Rebelión de Israel y amor de Dios (I)

, Misionero comboniano
“Toda la comunidad de los israelitas partió del desierto de Sin, a la orden de Yahveh, para continuar sus jornadas; y acamparon en Refidim, donde el pueblo no encontró agua para beber… Respondió Yahveh a Moisés: ‘Pasa delante del pueblo, llevando contigo algunos de los ancianos de Israel; lleva también en tu mano el cayado con que golpeaste el río y vete, que allí estaré yo ante ti, sobre la peña, en Horeb; golpearás la peña, y saldrá de ella agua para que beba el pueblo’. Moisés lo hizo así a la vista de los ancianos de Israel” (Éx 17, 1-10).
Una vez más vuelta a las protestas y murmuraciones de Israel contra Moisés, esta vez porque desfallece de sed. Como de costumbre, el pueblo se impacienta, es incapaz de esperar la intervención de Dios que, por cierto, nunca les ha fallado. Se supone que Israel debería de haber madurado un poco en su fe, echando mano de la memoria, para recordar que Dios nunca permitiría que quedase sepultado en el desierto.
Es cierto que los hechos/milagros realizados por Dios proclaman que estos hombres están bajo su mano y protección, es decir, tienen motivos de sobra para creer que están seguros. Sin embargo, es más cierto aún que sus corazones son tan débiles, tan desconfiados, que lo que ellos llaman el retraso de Dios ante los problemas que se les presentan, les mueven a protestas tan violentas que Moisés, temiendo incluso por su vida, pregunta tembloroso a Dios: “¿Qué puedo hacer con este pueblo? Poco falta para que me apedreen” (Éx 17,4).

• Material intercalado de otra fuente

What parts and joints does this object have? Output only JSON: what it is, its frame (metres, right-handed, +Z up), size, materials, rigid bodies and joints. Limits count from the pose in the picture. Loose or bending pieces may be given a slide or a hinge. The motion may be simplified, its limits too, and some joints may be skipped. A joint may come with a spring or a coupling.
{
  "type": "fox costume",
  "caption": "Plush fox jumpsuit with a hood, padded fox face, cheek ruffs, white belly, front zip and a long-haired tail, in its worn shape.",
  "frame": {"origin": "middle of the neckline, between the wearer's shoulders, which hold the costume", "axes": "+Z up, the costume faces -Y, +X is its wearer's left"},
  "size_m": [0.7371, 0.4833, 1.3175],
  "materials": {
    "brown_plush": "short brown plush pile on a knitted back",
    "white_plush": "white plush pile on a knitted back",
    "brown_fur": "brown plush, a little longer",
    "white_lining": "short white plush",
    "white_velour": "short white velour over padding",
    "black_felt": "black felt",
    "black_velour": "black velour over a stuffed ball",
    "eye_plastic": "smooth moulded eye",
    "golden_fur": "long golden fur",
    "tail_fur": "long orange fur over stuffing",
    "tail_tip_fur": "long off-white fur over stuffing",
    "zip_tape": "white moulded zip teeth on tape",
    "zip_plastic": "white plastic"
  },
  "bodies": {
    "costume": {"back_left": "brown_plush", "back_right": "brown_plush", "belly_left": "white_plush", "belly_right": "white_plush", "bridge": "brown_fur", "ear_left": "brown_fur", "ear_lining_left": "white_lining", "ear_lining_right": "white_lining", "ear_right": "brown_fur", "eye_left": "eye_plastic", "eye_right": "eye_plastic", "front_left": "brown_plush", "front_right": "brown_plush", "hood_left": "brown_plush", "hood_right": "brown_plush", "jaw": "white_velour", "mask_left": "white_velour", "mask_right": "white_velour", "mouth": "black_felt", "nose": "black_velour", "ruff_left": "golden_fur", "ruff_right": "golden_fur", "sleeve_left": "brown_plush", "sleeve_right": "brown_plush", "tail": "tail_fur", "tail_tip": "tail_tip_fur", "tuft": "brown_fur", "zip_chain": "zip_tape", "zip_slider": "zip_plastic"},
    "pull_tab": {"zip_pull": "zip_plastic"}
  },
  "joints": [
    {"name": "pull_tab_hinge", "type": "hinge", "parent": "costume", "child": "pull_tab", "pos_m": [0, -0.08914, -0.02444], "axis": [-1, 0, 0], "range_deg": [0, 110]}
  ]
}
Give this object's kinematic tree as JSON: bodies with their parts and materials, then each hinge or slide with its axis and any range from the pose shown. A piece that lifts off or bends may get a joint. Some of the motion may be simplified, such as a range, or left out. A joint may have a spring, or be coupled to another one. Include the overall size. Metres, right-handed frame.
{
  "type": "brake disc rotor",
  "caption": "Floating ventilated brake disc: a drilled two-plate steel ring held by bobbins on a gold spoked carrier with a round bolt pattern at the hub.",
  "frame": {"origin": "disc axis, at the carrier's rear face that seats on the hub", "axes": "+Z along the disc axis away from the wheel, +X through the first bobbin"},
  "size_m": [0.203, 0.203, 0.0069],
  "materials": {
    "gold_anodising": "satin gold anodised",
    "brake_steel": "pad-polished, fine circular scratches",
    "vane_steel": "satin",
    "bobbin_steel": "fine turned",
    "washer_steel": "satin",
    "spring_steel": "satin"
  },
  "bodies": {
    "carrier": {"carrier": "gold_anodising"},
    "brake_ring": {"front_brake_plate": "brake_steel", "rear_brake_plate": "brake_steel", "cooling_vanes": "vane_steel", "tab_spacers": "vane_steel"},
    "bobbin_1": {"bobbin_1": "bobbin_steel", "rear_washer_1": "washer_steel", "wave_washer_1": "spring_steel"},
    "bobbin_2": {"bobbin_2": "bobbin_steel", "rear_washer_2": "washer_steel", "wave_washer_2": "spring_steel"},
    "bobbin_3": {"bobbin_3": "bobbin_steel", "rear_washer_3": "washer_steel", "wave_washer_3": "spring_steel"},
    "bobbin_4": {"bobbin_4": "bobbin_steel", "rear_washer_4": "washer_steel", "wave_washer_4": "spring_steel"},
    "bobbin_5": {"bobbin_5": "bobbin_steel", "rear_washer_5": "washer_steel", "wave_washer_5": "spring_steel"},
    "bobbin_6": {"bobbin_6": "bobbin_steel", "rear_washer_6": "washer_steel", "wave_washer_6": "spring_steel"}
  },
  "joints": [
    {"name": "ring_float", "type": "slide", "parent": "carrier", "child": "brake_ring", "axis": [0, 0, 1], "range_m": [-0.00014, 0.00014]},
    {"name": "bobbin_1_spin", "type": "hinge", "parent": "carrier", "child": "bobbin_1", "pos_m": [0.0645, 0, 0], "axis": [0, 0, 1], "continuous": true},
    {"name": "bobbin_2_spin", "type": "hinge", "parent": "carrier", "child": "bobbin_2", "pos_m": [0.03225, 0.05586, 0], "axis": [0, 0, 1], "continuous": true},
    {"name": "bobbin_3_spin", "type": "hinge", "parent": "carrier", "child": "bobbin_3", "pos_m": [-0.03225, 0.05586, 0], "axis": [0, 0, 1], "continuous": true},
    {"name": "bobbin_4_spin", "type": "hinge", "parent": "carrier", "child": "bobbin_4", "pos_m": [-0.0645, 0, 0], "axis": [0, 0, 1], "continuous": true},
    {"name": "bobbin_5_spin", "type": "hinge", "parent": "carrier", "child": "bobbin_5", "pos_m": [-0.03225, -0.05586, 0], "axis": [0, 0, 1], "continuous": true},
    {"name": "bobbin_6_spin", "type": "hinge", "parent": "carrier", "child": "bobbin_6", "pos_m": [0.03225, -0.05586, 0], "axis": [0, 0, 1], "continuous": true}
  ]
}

He ahí el problema de Israel y de todo aquel que mantiene una relación inmadura con Dios. Estoy hablando de la fe infantil, la de aquel que, aun sin tener conciencia de ello, chantajea a Dios o pretende chantajearlo pidiéndole favores, a cambio de los cuales se le prometen sacrificios, limosnas, etc. Oigamos lo que nos dice el autor del libro de la Sabiduría a este respecto: “Amad la justicia, los que juzgáis la tierra, pensad rectamente del Señor y con sencillez de corazón buscadle. Porque se deja hallar de los que no le tientan, se manifiesta a los que no desconfían de él. Pues los pensamientos tortuosos apartan de Dios y el Poder, puesto a prueba, rechaza a los necios” (Sb 1,1-3).
La Escritura llama necios a estos hombres justamente porque no saben pedir y esperar la acción de Dios. Todo lo contrario del hombre orante que nos presentan los Salmos: “Escucha mis palabras, Yahveh, repara en mi lamento, atiende a la voz de mi clamor, rey mío y Dios mío. Porque a ti te suplico, mi Dios; por la mañana oyes mi voz; por la mañana te presento mi súplica, y me quedo a la espera” (Sl 5,1-4).
Israel es un pueblo desconfiado, su rebeldía raya en el infantilismo; mas Dios conoce bien su debilidad, sabe que aún no es tiempo de pedirle los frutos propios del desarrollo y crecimiento de la fe. En su amor entrañable, acoge sus gritos, también sus protestas, y sacia su sed diciendo a Moisés que golpee con su cayado –el mismo con el que abrió las aguas del mar Rojo- la peña que se levanta ante sus ojos. Moisés obedece a Dios, y de la roca brota un manantial que calma y sacia la sed del pueblo entero.
Sabemos que ninguno de los acontecimientos vividos por Israel se cierran en sí mismos. Todos ellos se abren en un arco catequético hacia Jesucristo. Partiendo, pues, de esta realidad, proclamada una y mil veces por los Padres de la Iglesia, recogemos asombrados, con santo temblor, la interpretación mesiánica que nos ofrece Pablo acerca del agua que brotó de la roca en el desierto: “No quiero que ignoréis, hermanos, que nuestros padres estuvieron todos bajo la nube… y todos comieron el mismo alimento espiritual; y todos bebieron la misma bebida espiritual, pues bebían de la roca espiritual que les seguía; y la roca era Cristo” (1Co 10,1-4).
En esta misma línea, cómo no tener presente al Crucificado cuando fue atravesado por la lanza del soldado. Nos dice Juan –testigo ocular- que de la herida abierta manó sangre y agua, la fuente de la salvación, como nos dicen tantos exegetas de las Sagradas Escrituras. Oigamos al evangelista: “Al llegar a Jesús, como lo vieron ya muerto, no le quebraron las piernas, sino que uno de los soldados le atravesó el costado con una lanza y al instante salió sangre y agua” (Jn 19,33-34).